Microstructure evolution and mechanical properties of a hot-rolled directly quenched and partitioned steel containing proeutectoid ferrite

A low carbon V microalloyed steel was treated by hot-rolling direct quenching and partitioning (HDQ&P) processes. The microstructures were characterized by polygonal proeutectoid ferrite and lath martensite accompanying with both blocky and film-like retained austenite. This kind of HDQ&P steel possesses a lower yield ratio and similar tensile strength and elongation when compared with the existing HDQ&P steel without ferrite.
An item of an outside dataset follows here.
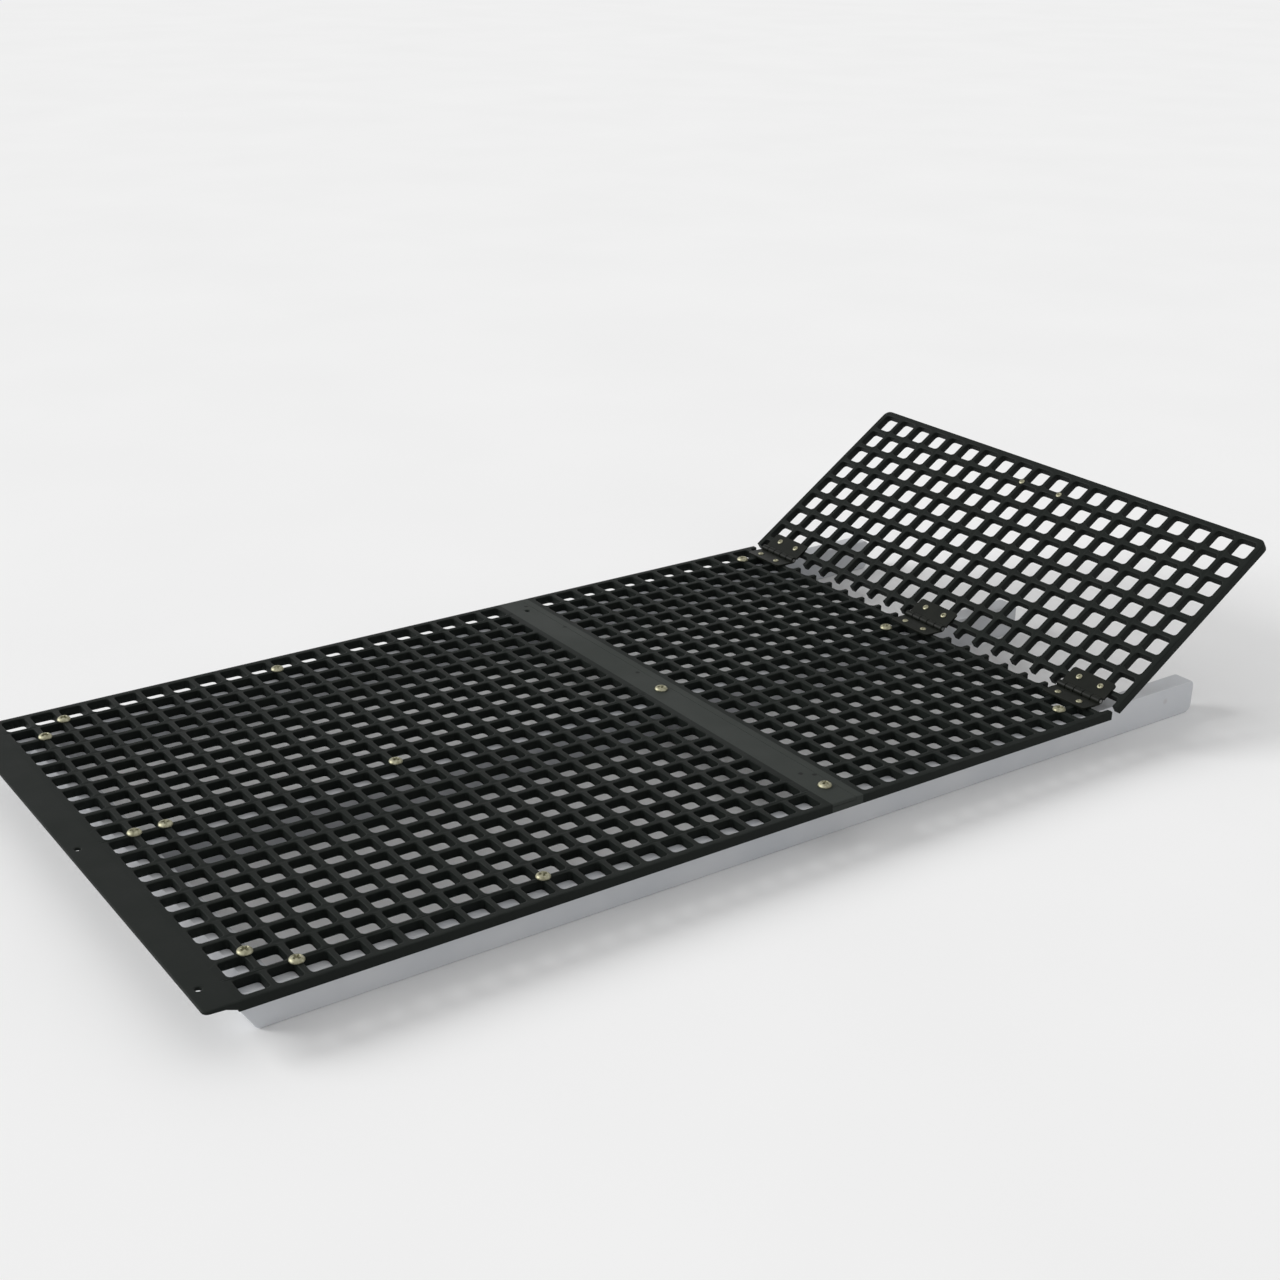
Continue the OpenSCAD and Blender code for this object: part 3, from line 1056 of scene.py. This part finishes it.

Partitioning processes with different time were designed to optimize the characteristics of the retained austenite and to control its stability. The microstructure-properties relationship, the stability of the retained austenite, and the transformation-induced plasticity (TRIP) behavior were investigated by comparing the microstructures and mechanical properties of the HDQ&P sheets with those of the TRIP sheets. The results show that the introduction of proeutectoid ferrite can ensure the low yield strengths of the materials and simultaneously intensify the inhomogeneous distributions of carbon and silicon in the untransformed austenite. The particular element distributions result in a considerable amount of large blocky retained austenite locating on the ferrite/martensite boundaries or in some regions surrounded by ferrite. The high tensile strength of the HDQ&P steel can be attributed to the major martensitic structure, the V-bearing precipitates in ferrite and the TRIP effect of the retained austenite. The outstanding combination of strength, yield ratio and ductility, which synthesizes the advantages of dual-phase (DP) steel, TRIP steel and Q&P steel, indicates that the HDQ&P steel has a great potential for practical application.